Besides measures like rolling out bread-and-butter public policies and diversifying its sources of economic growth, Indonesia should institutionalise reforms through membership in international organisations that comply with international standards and governance, such as the Organisation for Economic Cooperation and Development (OECD), said Dr Maria.
In February, the 38-nation group, dubbed the “club of developed economies”, began talks on the accession of Indonesia, which is set to become its first South-east Asian member.
Former trade minister and chief of the investment coordinating board Muhammad Lutfi told ST that to escape the middle-income trap, Indonesia has to boost infrastructure development, attract greater direct investment and enhance the quality of human resources.
He said that much effort was expended in this direction by President Joko Widodo’s nearly one-decade-old administration.

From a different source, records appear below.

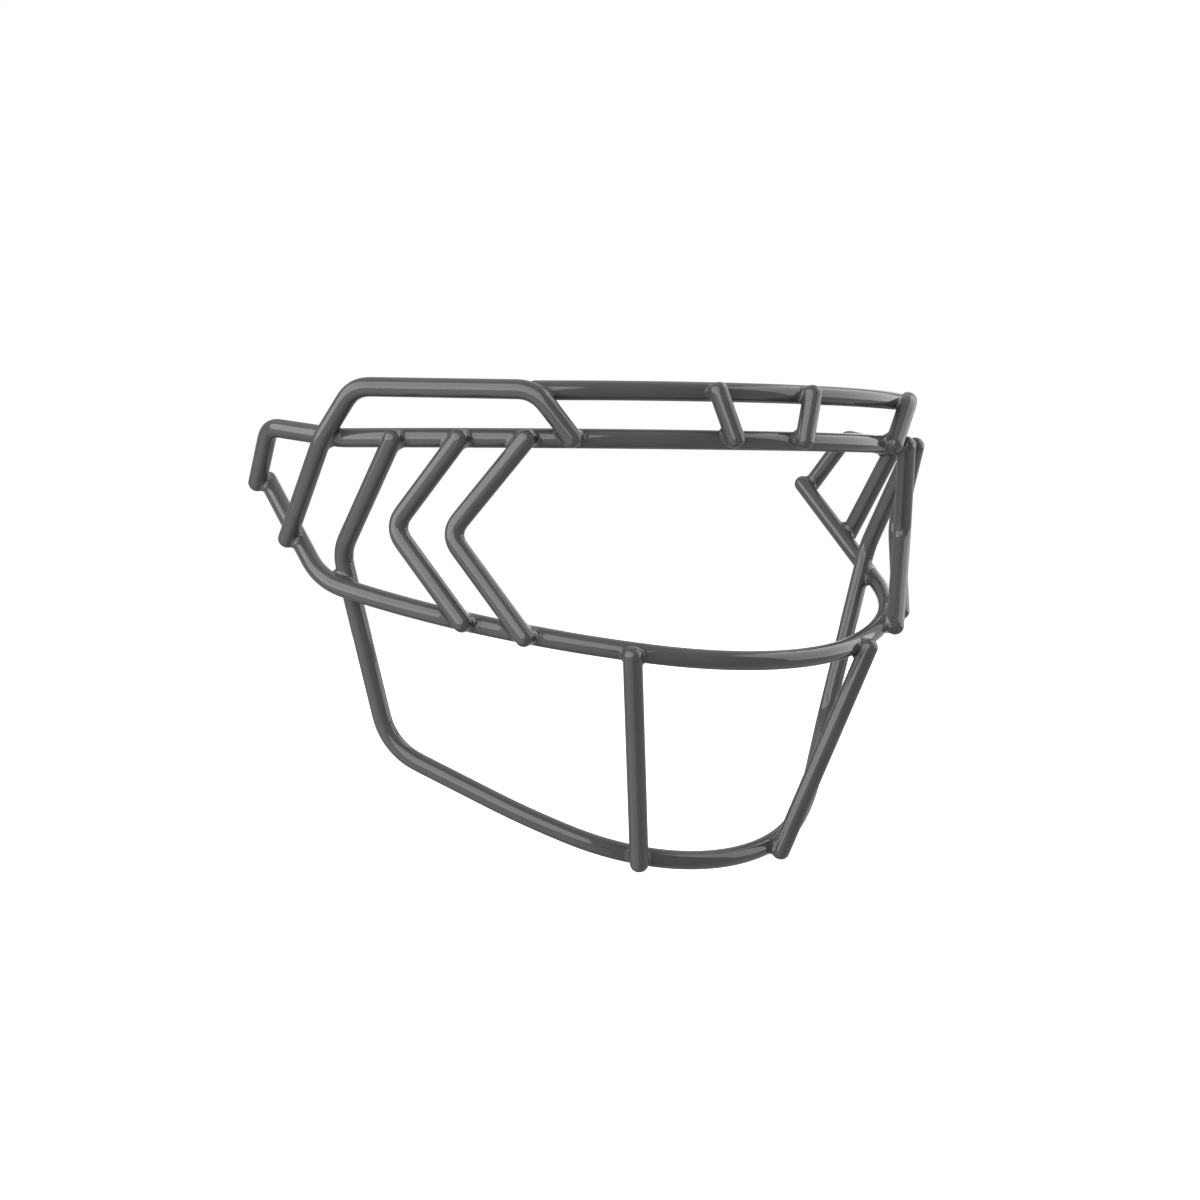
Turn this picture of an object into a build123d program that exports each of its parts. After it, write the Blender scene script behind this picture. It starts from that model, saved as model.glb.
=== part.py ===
from build123d import *
from dataclasses import dataclass
from math import cos, radians, sin, tan
import os

# Football helmet facemask: a cage of bent round wires, lapped over each other and welded.
# Lengths are in millimetres and angles in degrees. +Z is up, the wearer looks along -Y, and
# the cage is the same on both sides of the plane x = 0. The origin is the middle of the brow
# bar, on its centreline. Pieces are shaped on the wearer's right (-X) and mirrored.

# Wire and joints
wire_diameter = 6.0
weld_sink = 1.2
leg_weld_sink = 2.2
weld_radius = 1.9
leg_weld_radius = 2.5
weld_gap = 0.03
end_reach = 3.0
trimmed_reach = 2.0
end_round = 2.4
bend_share = 0.95

# Brow bar: an almost level arc across the forehead, a short rise back to each rear corner,
# and a leg down from there
brow_radius = 112.3
brow_slant_angle = 0.9
brow_end_angle = 67.7
brow_kink_lead = 7.6
brow_kink_radius = 30.4
brow_corner_radius = 8.2
brow_side_length = 33.9
brow_side_flare = 8.9
brow_side_rise = 4.2
brow_leg_back = 17.3
brow_leg_drop = 17.6
brow_leg_tuck = 3.4

# Top bar: a level arc above the brow bar
top_bar_rise = 14.7
top_bar_set_back = 1.9
top_bar_radius = 128.8
top_bar_end_angle = 32.0

# Mid bar: a tilted arc under the nose, and a leg back and up to each brow leg
mid_bar_drop = 67.4
mid_bar_lead = 4.3
mid_slant_angle = 14.6
mid_front_radius = 73.7
mid_front_angle = 30.1
mid_side_radius = 162.4
mid_end_angle = 65.8
mid_kink_lead = 11.7
mid_kink_radius = 33.6

# Jaw bar: a steeply tilted arc round the chin, then a side that rises inside the mid bar and
# leans forward to the brow bar
jaw_bar_drop = 132.7
jaw_bar_set_back = 27.5
jaw_slant_angle = 32.1
jaw_front_radius = 64.9
jaw_front_angle = 43.0
jaw_side_radius = 191.0
jaw_end_angle = 51.4
jaw_corner_lead = 36.9
jaw_corner_radius = 19.5
jaw_bend_rise = 10.8
jaw_bend_radius = 12.1
jaw_on_mid_angle = 67.3
jaw_on_brow_angle = 59.2

# Side loops: from the brow bar up past the end of the top bar, back, and down across the
# brow bar to the leg of the mid bar
loop_on_brow_angle = 31.3
loop_crossing_lead = 3.0
loop_lean_back = 13.0
loop_turn_in = 4.5
loop_rear_rise = 15.4
loop_corner_radius = 9.9
loop_kink_radius = 16.0
loop_on_leg_share = 0.42

# Chevrons: two a side, from the brow bar back to a sharp bend and forward to the mid bar
rear_chevron_brow_angle = 48.2
rear_chevron_mid_angle = 50.2
front_chevron_brow_angle = 38.0
front_chevron_mid_angle = 43.5
chevron_sweep = 25.1
chevron_lift = 1.0
chevron_turn_angle = 12.5
chevron_bend_radius = 5.7

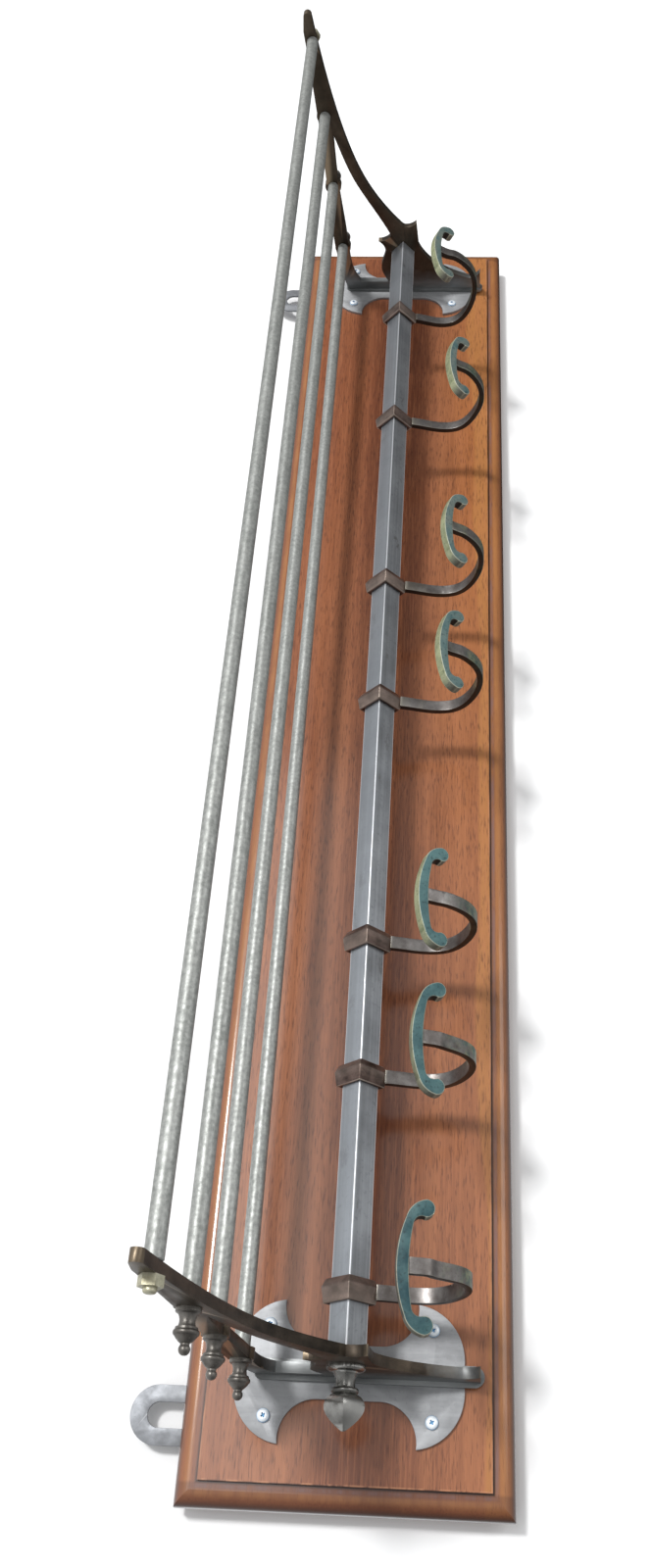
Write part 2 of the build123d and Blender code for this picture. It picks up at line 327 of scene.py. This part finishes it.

# %% [markdown]
# Then comes the moulding, from the rim inwards: a dark outer edge, a round with a painted golden highlight, a
# cove with a painted grey-purple reflection, a quirk with a painted black shadow and the lip of the field
# with a painted pale highlight. The whole moulding is also painted darker, partly stain and partly painted
# shade. The varnish is a thin clear coat over it all.


# %% Moulding and varnish
def wood_paint(tree):
    x, _, z = object_place(tree).split()
    wood, fibre, pores = wood_figure(tree, x, z)
    rim = rim_distance(x, z)
    patchy = noise(tree, stretched(tree, 1.5, 8.0, 8.0, (7.0, 2.0, 1.0)), 14.0, 4.0, 0.6)
    # the whole moulding painted darker, partly stain and partly painted shade
    moulding_stain_and_shade = 1 - rim.between(0.0165, 0.0172)
    # painted grey-purple reflection in the cove
    cove_reflection = rim.band(0.0118, 0.0132, 0.0146, 0.0160)
    # painted golden highlight on the round
    round_highlight = rim.band(0.0050, 0.0085, 0.0105, 0.0125)
    outer_edge = 1 - rim.between(0.0008, 0.0046)
    # painted black shadow in the quirk, the step down from the field
    quirk_shadow = rim.band(0.0146, 0.0164, 0.0168, 0.0178)
    # painted pale highlight on the lip of the field
    lip_highlight = rim.band(0.0168, 0.0172, 0.0178, 0.0184)
    end_grain = 1 - end_distance(x).between(0.0150, 0.0170)
    for color, mask in [
        ((0.170, 0.058, 0.027), moulding_stain_and_shade * 0.55),
        ((0.190, 0.105, 0.095), cove_reflection * patchy.between(0.40, 0.60) * 0.8),
        ((0.40, 0.170, 0.055), round_highlight * (patchy.between(0.30, 0.6) * 0.5 + 0.15)),
        ((0.040, 0.012, 0.007), outer_edge * 0.85),
        ((0.016, 0.006, 0.004), quirk_shadow * 0.95),
        ((0.46, 0.20, 0.095), lip_highlight * patchy.between(0.42, 0.58) * 0.7),
        ((0.085, 0.028, 0.014), end_grain * 0.45),
    ]:
        wood = mix(wood, color, mask.clamp())
    return {
        "Base Color": wood,
        "Roughness": 0.46 + fibre * 0.14,
        "Normal": bump(tree, fibre * 0.3 - pores * 0.7, 0.4, 0.0004),
    }


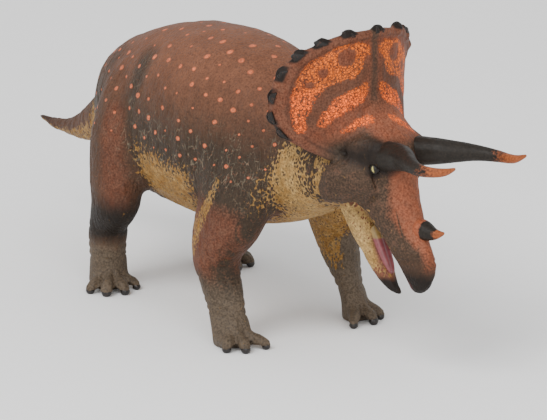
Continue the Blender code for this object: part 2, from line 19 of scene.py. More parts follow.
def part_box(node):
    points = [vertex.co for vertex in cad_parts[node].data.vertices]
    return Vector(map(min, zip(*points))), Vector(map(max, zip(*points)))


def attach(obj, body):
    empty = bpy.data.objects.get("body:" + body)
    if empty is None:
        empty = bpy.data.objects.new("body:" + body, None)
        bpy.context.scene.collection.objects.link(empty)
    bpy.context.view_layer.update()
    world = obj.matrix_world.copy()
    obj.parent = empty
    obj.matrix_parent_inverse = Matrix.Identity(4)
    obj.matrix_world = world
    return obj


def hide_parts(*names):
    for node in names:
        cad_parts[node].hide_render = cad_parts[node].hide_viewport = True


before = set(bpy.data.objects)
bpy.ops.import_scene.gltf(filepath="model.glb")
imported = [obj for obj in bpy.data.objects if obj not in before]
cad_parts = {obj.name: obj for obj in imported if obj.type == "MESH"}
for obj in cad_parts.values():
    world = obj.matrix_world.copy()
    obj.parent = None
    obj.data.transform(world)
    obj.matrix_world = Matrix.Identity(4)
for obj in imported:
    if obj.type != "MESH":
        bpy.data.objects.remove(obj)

“We are preparing for a growth trajectory to skip the middle-income trap, which we should do before our demographic dividend ends. So we have a deadline as our demographic dividend will end between 2038 and 2040,” he said.
Indonesia’s median age was 29.9 in 2023, according to a United Nations estimate.
Meanwhile, Ms Sari continues to aim beyond her current middle-class job.
“I want a more decent workplace. With my degree, I deserve a better job,” she said.